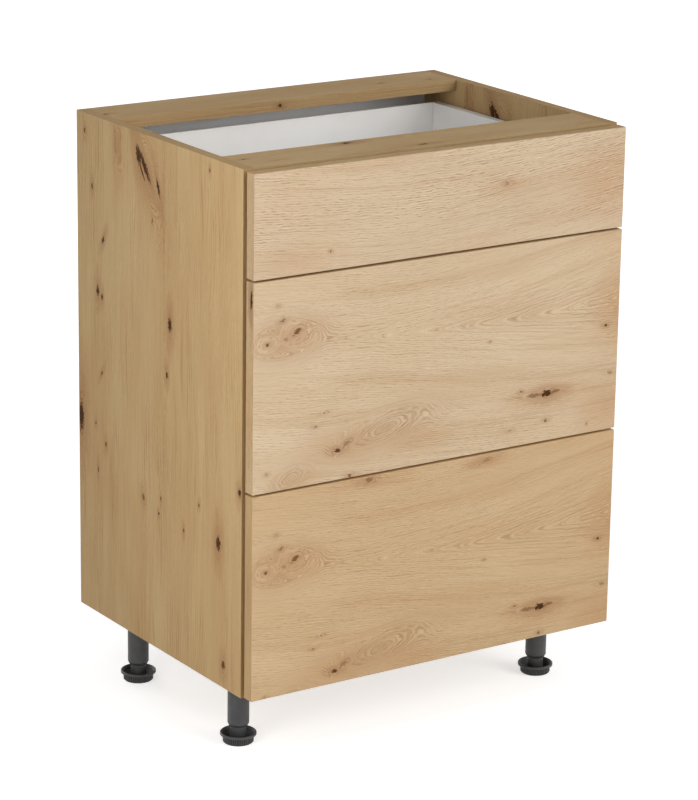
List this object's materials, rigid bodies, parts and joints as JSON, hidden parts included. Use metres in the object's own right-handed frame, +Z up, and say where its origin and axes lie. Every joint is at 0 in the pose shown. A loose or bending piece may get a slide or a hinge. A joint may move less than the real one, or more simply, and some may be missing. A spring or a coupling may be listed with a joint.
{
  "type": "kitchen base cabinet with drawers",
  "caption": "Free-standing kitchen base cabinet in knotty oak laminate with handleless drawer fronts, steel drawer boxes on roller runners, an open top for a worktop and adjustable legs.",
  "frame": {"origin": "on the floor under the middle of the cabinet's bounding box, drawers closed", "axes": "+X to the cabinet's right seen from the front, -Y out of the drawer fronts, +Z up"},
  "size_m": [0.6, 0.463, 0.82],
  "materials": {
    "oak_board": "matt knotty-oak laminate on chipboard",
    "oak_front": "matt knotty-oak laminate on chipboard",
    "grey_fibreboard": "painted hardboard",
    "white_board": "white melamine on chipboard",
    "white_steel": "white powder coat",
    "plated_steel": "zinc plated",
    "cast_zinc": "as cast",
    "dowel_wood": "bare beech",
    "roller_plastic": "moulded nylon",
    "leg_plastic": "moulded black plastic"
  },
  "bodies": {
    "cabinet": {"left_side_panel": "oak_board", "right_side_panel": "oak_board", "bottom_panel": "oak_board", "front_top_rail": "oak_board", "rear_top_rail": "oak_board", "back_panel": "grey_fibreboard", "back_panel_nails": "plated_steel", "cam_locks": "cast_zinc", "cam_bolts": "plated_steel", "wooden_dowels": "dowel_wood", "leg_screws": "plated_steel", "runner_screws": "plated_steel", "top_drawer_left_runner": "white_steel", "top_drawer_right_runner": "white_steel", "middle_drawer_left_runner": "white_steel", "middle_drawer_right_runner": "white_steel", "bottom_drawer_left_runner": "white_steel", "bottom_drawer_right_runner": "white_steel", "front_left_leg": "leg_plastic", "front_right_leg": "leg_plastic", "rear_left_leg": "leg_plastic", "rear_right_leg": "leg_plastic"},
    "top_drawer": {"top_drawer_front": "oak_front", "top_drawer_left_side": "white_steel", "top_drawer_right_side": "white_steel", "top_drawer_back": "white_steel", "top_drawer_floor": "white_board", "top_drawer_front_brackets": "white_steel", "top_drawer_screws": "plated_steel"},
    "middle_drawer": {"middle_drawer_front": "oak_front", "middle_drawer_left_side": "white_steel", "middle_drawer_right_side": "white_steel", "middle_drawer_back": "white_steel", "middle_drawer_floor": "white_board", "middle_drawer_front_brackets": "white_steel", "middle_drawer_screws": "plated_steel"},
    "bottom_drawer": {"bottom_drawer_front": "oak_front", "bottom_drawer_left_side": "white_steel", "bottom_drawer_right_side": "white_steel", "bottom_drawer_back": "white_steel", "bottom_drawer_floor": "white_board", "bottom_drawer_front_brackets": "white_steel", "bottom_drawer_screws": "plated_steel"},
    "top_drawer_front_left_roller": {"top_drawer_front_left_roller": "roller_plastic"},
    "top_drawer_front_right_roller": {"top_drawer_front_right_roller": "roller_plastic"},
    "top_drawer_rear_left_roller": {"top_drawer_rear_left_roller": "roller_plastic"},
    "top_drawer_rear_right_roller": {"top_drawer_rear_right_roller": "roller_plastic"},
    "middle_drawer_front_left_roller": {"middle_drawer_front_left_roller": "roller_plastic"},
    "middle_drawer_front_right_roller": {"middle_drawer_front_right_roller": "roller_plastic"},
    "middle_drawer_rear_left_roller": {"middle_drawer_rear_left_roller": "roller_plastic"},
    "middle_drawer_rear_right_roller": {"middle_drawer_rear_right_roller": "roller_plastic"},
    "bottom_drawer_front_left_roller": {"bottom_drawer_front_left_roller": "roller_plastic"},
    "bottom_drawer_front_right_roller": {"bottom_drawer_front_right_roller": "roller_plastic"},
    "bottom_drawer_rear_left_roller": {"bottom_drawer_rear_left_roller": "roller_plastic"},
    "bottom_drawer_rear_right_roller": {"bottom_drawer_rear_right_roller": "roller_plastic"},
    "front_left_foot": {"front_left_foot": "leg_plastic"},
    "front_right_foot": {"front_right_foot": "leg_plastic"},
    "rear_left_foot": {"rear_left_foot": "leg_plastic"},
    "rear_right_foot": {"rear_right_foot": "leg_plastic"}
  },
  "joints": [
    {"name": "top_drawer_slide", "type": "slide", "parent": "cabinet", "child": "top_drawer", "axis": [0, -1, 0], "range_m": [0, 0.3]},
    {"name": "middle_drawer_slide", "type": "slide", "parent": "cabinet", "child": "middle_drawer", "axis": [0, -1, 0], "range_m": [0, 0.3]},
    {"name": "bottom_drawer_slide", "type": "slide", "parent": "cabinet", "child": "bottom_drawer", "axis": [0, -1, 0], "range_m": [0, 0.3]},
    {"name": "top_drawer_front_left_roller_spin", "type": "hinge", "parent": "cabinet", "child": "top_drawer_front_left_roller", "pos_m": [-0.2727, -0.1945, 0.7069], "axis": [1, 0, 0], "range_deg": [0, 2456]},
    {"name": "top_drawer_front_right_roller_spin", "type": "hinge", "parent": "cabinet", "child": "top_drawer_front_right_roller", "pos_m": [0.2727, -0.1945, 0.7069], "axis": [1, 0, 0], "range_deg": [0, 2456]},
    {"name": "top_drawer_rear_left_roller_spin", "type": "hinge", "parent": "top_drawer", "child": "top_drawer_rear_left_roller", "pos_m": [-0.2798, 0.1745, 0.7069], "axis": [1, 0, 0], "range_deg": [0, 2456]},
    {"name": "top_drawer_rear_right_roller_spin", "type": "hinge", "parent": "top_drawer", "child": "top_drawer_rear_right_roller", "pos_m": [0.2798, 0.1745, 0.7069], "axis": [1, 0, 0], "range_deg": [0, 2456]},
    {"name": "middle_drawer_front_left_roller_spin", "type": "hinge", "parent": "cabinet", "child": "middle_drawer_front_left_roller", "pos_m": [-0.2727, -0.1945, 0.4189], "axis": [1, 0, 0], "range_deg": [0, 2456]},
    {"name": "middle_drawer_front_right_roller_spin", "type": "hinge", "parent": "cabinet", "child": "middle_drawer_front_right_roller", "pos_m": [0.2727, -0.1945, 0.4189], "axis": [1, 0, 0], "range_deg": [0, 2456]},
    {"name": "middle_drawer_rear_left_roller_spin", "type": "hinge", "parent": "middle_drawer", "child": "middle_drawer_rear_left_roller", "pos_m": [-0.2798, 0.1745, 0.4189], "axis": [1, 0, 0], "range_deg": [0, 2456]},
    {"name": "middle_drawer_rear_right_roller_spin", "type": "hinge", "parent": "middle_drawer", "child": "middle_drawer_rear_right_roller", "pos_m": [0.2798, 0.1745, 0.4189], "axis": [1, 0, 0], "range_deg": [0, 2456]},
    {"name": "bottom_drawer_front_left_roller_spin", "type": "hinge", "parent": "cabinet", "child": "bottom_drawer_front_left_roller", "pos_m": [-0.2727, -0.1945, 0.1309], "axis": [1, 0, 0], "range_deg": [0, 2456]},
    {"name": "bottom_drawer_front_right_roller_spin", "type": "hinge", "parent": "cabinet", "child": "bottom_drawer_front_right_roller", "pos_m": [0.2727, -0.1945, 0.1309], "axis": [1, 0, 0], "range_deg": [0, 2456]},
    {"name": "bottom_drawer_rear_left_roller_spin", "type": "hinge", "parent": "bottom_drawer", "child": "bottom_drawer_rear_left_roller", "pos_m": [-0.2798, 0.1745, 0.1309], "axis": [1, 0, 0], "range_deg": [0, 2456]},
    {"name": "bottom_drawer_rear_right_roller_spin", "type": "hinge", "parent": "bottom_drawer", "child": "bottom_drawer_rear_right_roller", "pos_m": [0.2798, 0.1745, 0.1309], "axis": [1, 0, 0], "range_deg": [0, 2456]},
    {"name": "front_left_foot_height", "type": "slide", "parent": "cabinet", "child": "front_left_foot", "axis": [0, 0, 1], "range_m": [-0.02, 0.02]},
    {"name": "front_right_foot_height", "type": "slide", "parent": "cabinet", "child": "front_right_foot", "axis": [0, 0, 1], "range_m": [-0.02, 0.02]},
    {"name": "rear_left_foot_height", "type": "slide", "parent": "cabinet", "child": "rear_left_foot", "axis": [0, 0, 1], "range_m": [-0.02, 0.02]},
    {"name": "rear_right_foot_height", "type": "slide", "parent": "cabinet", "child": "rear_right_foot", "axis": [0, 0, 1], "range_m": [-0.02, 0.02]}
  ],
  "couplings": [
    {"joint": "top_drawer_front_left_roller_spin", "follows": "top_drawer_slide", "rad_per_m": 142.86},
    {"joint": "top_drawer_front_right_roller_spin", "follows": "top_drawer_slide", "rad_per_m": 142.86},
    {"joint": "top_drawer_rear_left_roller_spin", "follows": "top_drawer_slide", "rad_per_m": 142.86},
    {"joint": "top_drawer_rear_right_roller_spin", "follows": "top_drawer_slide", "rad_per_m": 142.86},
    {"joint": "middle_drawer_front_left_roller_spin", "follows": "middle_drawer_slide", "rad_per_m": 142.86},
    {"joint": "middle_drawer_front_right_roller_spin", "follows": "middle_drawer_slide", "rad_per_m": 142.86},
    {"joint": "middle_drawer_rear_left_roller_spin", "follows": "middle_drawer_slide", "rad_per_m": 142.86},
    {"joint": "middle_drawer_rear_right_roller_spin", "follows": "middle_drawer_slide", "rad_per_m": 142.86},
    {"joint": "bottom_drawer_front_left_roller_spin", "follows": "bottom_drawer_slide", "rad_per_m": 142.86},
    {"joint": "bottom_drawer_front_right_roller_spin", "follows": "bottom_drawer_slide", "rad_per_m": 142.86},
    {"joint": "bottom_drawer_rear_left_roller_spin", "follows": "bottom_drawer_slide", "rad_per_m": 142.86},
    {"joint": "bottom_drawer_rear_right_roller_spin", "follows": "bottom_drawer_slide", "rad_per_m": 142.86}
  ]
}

======

## Instruction
Pull out every line containing "bodies".

## Written reply
List this object's materials, rigid bodies, parts and joints as JSON, hidden parts included. Use metres in the object's own right-handed frame, +Z up, and say where its origin and axes lie. Every joint is at 0 in the pose shown. A loose or bending piece may get a slide or a hinge. A joint may move less than the real one, or more simply, and some may be missing. A spring or a coupling may be listed with a joint.
  "bodies": {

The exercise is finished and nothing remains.